Je lui réponds que si, si. Des gens comme moi il y en a, c’est juste qu’il ne les cotoie pas ou qu’il ne fait pas attention à eux. Et qu’en même temps, je suis pas un modèle. Il y a des tas de profils de personne sans emploi. Etre au chômage cela peut aussi être un moment de crise, un moment pour se redécouvrir personnellement, professionnellement, un moment pour faire le point oui. Mais forcément un moment de glande, non. Et que bordel, s’il se retrouve un jour chômeur, il n’apprécierait certainement pas d’entendre qu’il est un glandu alors qu’il traverse une passe difficile.

Je finissais là dessus en riant : de l’empathie, de la curiosité monsieur, ça vous fera pas de mal.
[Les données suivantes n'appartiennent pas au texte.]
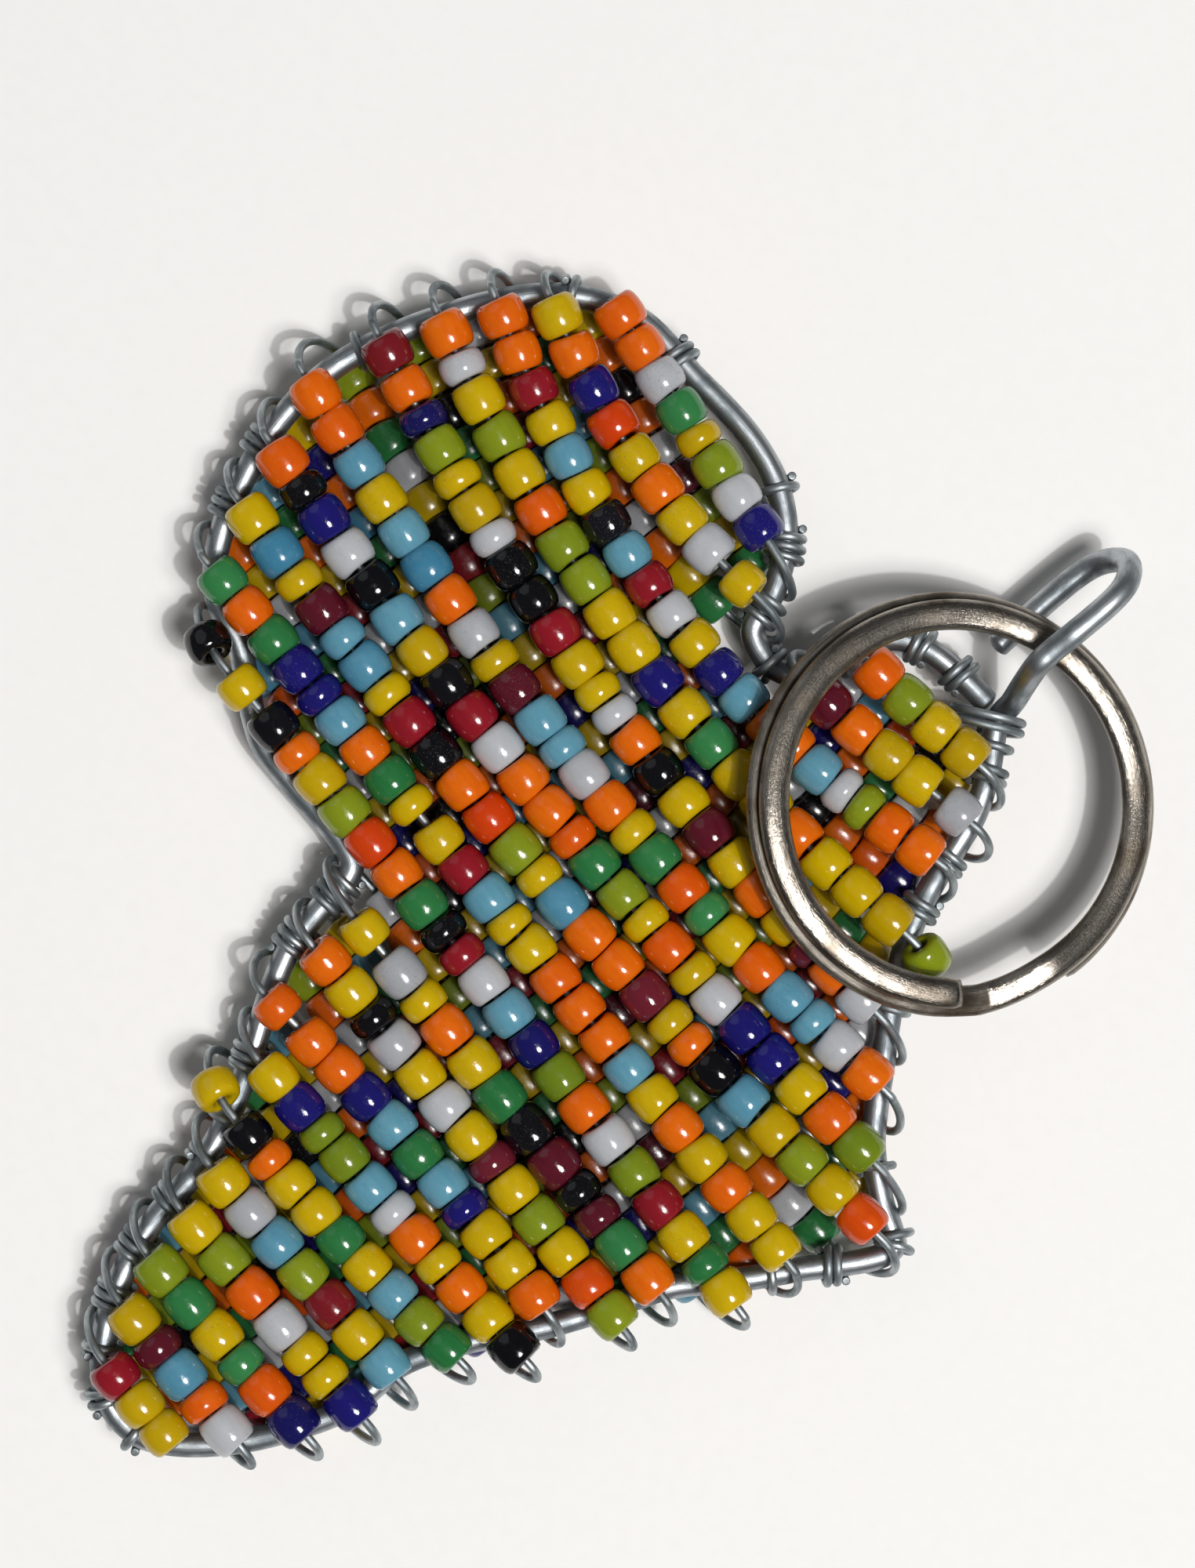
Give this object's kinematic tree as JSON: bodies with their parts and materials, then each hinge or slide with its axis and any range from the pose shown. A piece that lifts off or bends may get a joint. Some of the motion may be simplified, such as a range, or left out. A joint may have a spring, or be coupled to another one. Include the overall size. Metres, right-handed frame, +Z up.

Vous ne savez pas de quoi la vie sera faite, un jour peut-être que ce sera vous le chômeur qui entendra quelqu’un dire que vous êtes un feignant.

C’est à ce moment là que j’entends le responsable du magasin, dire tout bas à sa caissière "elle a raison la petite". La caissière acquiesce vivement de la tête.

Je prends mes courses et leur dit au revoir. Leur souhaitant (et particulièrement à l’homme) une bonne après midi.

Je regagne le théâtre avec limite un sentiment de devoir accompli. Roh, non, je ne pense pas avoir convaincu ce monsieur, mais disons que je suis satisfaite d’avoir pu exprimer mon avis.